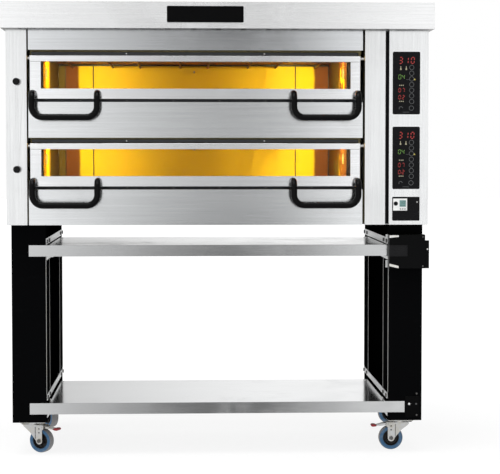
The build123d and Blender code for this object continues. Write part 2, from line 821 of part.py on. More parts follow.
def terminal_box():
    """Box on the right leg where the supply is connected, with a latch flange."""
    case = box(terminal_x0, terminal_x1, terminal_front, terminal_back, terminal_z0, terminal_z1)
    case -= box(terminal_x0 + 2, terminal_x1 - 2, terminal_front - 1, terminal_back - 2,
                terminal_z0 + 2, terminal_z1 - 2)
    flange = box(terminal_x1, terminal_x1 + latch_flange, terminal_front, terminal_front + 2,
                 terminal_z0, terminal_z1 - 23)
    return case + flange


def terminal_box_cover():
    """Flat lid of the terminal box."""
    lid = box(terminal_x0, terminal_x1, terminal_front - 3, terminal_front, terminal_z0, terminal_z1)
    return fillet(lid.edges().group_by(Axis.Y)[0], 1)


# ---------------------------------------------------------------- castors
def castor_places():
    """Swivel axis of each castor: name to X and Y."""
    front, rear = stand_front + castor_inset, stand_rear - castor_inset
    return {"front_left": (-castor_x, front), "front_right": (castor_x, front),
            "rear_left": (-castor_x, rear), "rear_right": (castor_x, rear)}


def plate_pattern():
    """Bolt offsets on a castor plate."""
    along, across = plate_bolts
    return [(dx, dy) for dx in (-along, along) for dy in (-across, across)]


def castor_plates():
    """Top plates, each with its raceway and king pin."""
    half_x, half_y = plate_half
    under = castor_height - castor_plate
    race_bottom = crown_top + free_gap
    plates = []
    for x, y in castor_places().values():
        top = box(x - half_x, x + half_x, y - half_y, y + half_y, under, castor_height)
        top = fillet(top.edges().filter_by(Axis.Z), 6)
        race = rod_z(24, x, y, race_bottom, under)
        pin = rod_z(king_pin_radius, x, y, 96, race_bottom + 1)
        nut = rod_z(9, x, y, 95, 101)
        holes = [rod_z(bolt_radius + free_gap, x + dx, y + dy, under - 1, castor_height + 1)
                 for dx, dy in plate_pattern()]
        plates.append(cut(fuse([top, race, pin, nut]), holes))
    return plates


def place_castor(piece, name):
    """Move a castor piece from its own axes to its place and heading."""
    x, y = castor_places()[name]
    return Pos(x, y, 0) * Rot(0, 0, castor_heading[name]) * piece


def castor_fork(braked):
    """Swivel housing, two cheeks and the axle; the wheel trails along +X."""
    half = cheek_half
    cheek = cheek_thickness
    toe_left, toe_right = castor_trail - cheek_toe, castor_trail + cheek_toe
    outline = Polyline((toe_right, wheel_radius), (toe_left, wheel_radius), (-5, 84), (cheek_front, 108),
                       (cheek_front, crown_top), (58, crown_top), (58, 100), (toe_right, 94), close=True)
    profile = make_face(outline) + Pos(castor_trail, wheel_radius) * Circle(cheek_toe)
    cheeks = [Plane.XZ.offset(offset) * extrude(profile, amount=cheek)
              for offset in (half - cheek, -half)]
    crown = box(cheek_front, 40, -half, half, crown_top - crown_thickness, crown_top)
    housing = rod_z(20, 0, 0, 101 + free_gap, crown_top - 1)
    axle = rod_y(axle_radius, castor_trail, -half - 3, half + 3, wheel_radius)
    nuts = [rod_y(8.5, castor_trail, sign * half, sign * (half + 4), wheel_radius) for sign in (-1, 1)]
    holes = [rod_z(king_pin_radius + fit_gap, 0, 0, 100, crown_top + 1)]
    if braked:
        holes.append(rod_y(pedal_pin + fit_gap, pedal_u, -half - 1, half + 1, pedal_z))
    holes += [rod_y(3, castor_trail, -half - 1, half + 1, z) for z in rivet_heights]
    return cut(fuse(cheeks + [crown, housing, axle] + nuts), holes)


def castor_wheel():
    """Tyre with rounded shoulders on a stepped hub."""
    half = wheel_width / 2
    tyre = rod_y(wheel_radius, castor_trail, -half, half, wheel_radius)
    tyre = fillet(tyre.edges().filter_by(GeomType.CIRCLE), 7)
    tyre -= rod_y(34, castor_trail, -half - 1, -half + 3, wheel_radius)
    tyre -= rod_y(34, castor_trail, half - 3, half + 1, wheel_radius)
    hub = rod_y(13, castor_trail, -20.4, 20.4, wheel_radius)
    return tyre + hub - rod_y(axle_radius + fit_gap, castor_trail, -30, 30, wheel_radius)


def brake_pedal():
    """Foot pedal on a cross pin between the cheeks."""
    outline = Polyline((pedal_u - 6, 104.5), (pedal_u + 6, 104.5), (74, 103), (100, 97), (117, 96),
                       (122, 101), (117, 106), (100, 104.5), (76, 109.5), (pedal_u + 6, 111),
                       (pedal_u - 6, 111), close=True)
    profile = make_face(outline)
    body = Plane.XZ.offset(-16) * extrude(profile, amount=32)
    pin = rod_y(pedal_pin, pedal_u, -cheek_half, cheek_half, pedal_z)
    return body + pin


os.makedirs("parts", exist_ok=True)

save("hood", hood())
save("flue_spigot", flue_spigot())
save("name_plate", [name_plate()])
save("side_covers", side_covers())
save("rear_cover", [rear_cover()])
save("base_pan", [base_pan()])
save("left_post", [left_post()])
save("right_post", [right_post()])
save("control_fascia", [control_fascia()])
save("deck_aprons", deck_aprons())
save("upper_fascia", [upper_fascia()])
save("door_headers", door_headers())
save("hearth_stones", hearth_stones())
save("heating_elements", heating_elements())
save("chamber_lamps", chamber_lamps())
save("thermocouples", thermocouples())
save("insulation", insulation())
save("flue_duct", flue_duct())
save("hinge_bushes", hinge_bushes())
save("power_panel", [power_panel()])
save("timer_module", [timer_module()])
save("main_switch", [main_switch()])
save("control_electronics", control_electronics())
save("fan_frame", [fan_frame()])
save("fan_rotor", [fan_rotor()])
save("cable_gland", cable_gland())
save("stand_legs", stand_legs())
save("stand_side_panels", stand_side_panels())
save("side_rails", side_rails())
save("stand_bolts", stand_bolts())
save("terminal_box", [terminal_box()])
save("terminal_box_cover", [terminal_box_cover()])
save("castor_plates", castor_plates())

for deck, door_z in decks.items():
    save(f"{deck}_chamber", chamber(door_z))
    save(f"{deck}_door_frame", door_frame(door_z))
    save(f"{deck}_door_glass", door_glass(door_z))
    save(f"{deck}_door_gasket", door_gasket(door_z))
    save(f"{deck}_hinge_pins", hinge_pins(door_z))
    save(f"{deck}_door_handles", door_handles(door_z))
    save(f"{deck}_damper", [damper(door_z)])
    save(f"{deck}_shelf", [shelf(shelf_tops[deck])])

save("keypads", [keypad(z0) for z0 in keypad_z.values()])

for castor in castor_places():
    has_brake = castor.startswith("front")
    save(f"{castor}_castor_fork", [place_castor(castor_fork(has_brake), castor)])
    save(f"{castor}_castor_wheel", [place_castor(castor_wheel(), castor)])
    if has_brake:
        save(f"{castor}_brake_pedal", [place_castor(brake_pedal(), castor)])
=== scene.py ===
import json
from math import cos, pi, radians, sin, tan

import bmesh
import bpy
from mathutils import Matrix, Vector


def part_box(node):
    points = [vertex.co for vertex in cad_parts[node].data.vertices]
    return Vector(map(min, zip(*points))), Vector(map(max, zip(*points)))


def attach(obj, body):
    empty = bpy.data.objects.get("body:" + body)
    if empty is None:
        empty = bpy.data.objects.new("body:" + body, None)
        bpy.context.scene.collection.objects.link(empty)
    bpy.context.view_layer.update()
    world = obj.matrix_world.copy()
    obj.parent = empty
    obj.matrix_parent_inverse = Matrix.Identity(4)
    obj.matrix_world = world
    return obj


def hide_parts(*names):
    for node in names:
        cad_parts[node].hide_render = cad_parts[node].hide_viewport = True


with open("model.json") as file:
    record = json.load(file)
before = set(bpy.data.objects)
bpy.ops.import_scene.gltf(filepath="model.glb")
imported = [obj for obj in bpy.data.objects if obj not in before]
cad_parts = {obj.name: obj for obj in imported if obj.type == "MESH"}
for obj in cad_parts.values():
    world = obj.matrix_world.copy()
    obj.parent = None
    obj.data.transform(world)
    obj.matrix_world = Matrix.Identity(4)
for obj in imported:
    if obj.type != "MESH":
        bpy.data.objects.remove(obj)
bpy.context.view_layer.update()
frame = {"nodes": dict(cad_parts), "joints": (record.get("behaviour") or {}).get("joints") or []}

# Stone-hearth deck oven on a castor stand. Metres; the doors and controls face -Y.
MM = 0.001
DECKS = ("lower", "upper")
CASTORS = ("front_left", "front_right", "rear_left", "rear_right")
OVEN = "oven"
TOWARDS_FRONT = (0, -1, 0)
joints = {joint["name"]: joint for joint in frame["joints"]}


# ------------ materials
class Nodes:
    """Short helpers that add nodes to a tree."""

    def __init__(self, tree):
        self.tree = tree

    def add(self, kind, inputs=None, **settings):
        node = self.tree.nodes.new(kind)
        for key, value in settings.items():
            setattr(node, key, value)
        for key, value in (inputs or {}).items():
            self.feed(node.inputs[key], value)
        return node

    def feed(self, socket, value):
        if isinstance(value, bpy.types.NodeSocket):
            self.tree.links.new(value, socket)
        else:
            socket.default_value = value

    def span(self, value, low, high, low_out=0.0, high_out=1.0):
        inputs = {"Value": value, "From Min": low, "From Max": high,
                  "To Min": low_out, "To Max": high_out}
        return self.add("ShaderNodeMapRange", inputs, clamp=True,
                        interpolation_type="SMOOTHSTEP").outputs["Result"]

    def maths(self, operation, first, second):
        node = self.add("ShaderNodeMath", operation=operation)
        self.feed(node.inputs[0], first)
        self.feed(node.inputs[1], second)
        return node.outputs[0]

    def part(self, vector, index):
        return self.add("ShaderNodeSeparateXYZ", {"Vector": vector}).outputs[index]


class Shader(Nodes):
    """A Principled material whose inputs are fed by a few short helpers."""

    def __init__(self, name):
        self.material = bpy.data.materials.new(name)
        self.material.use_nodes = True
        super().__init__(self.material.node_tree)
        self.surface = self.tree.nodes["Principled BSDF"]
        self.place = self.add("ShaderNodeTexCoord").outputs["Object"]

    def set(self, **values):
        for key, value in values.items():
            self.feed(self.surface.inputs[key.replace("_", " ")], value)

    def noise(self, scale, detail=3.0, rough=0.5, stretch=(1, 1, 1), distortion=0.0):
        place = self.add("ShaderNodeMapping", {"Vector": self.place, "Scale": stretch})
        inputs = {"Vector": place.outputs["Vector"], "Scale": scale, "Detail": detail,
                  "Roughness": rough, "Distortion": distortion}
        return self.add("ShaderNodeTexNoise", inputs).outputs["Fac"]

    def blend(self, factor, first, second):
        node = self.add("ShaderNodeMix", data_type="RGBA")
        self.feed(node.inputs["Factor"], factor)
        for index, colour in ((6, first), (7, second)):
            linked = isinstance(colour, bpy.types.NodeSocket)
            self.feed(node.inputs[index], colour if linked else rgba(colour))
        return node.outputs[2]

    def bump(self, height, strength, distance=0.001):
        inputs = {"Height": height, "Strength": strength, "Distance": distance}
        return self.add("ShaderNodeBump", inputs).outputs["Normal"]

    def facing_up(self):
        return self.part(self.add("ShaderNodeNewGeometry").outputs["Normal"], 2)

    def facing_front(self):
        to_back = self.part(self.add("ShaderNodeNewGeometry").outputs["Normal"], 1)
        return self.maths("MULTIPLY", to_back, -1.0)


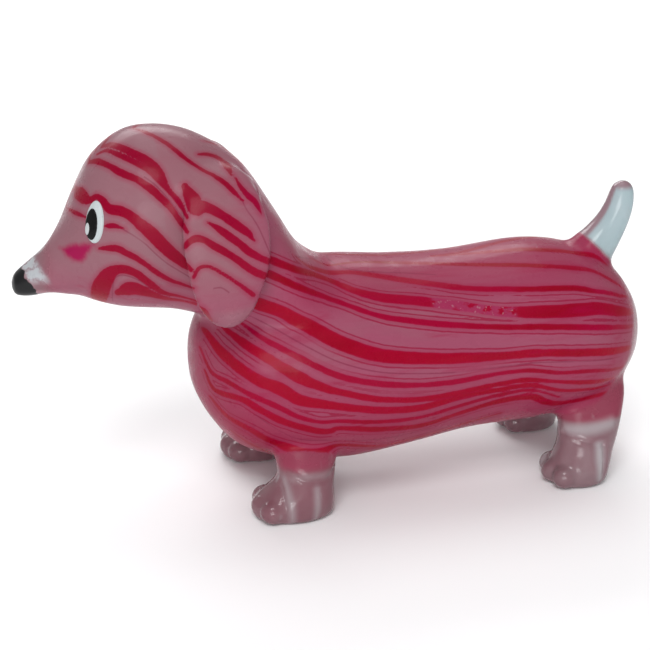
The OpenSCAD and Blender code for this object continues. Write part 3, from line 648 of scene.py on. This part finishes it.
# # #
AIM: Identify the lines in the entries that hold "Blender" and return each one.

RESULT:
The build123d and Blender code for this object continues. Write part 2, from line 821 of part.py on. More parts follow.
The OpenSCAD and Blender code for this object continues. Write part 3, from line 648 of scene.py on. This part finishes it.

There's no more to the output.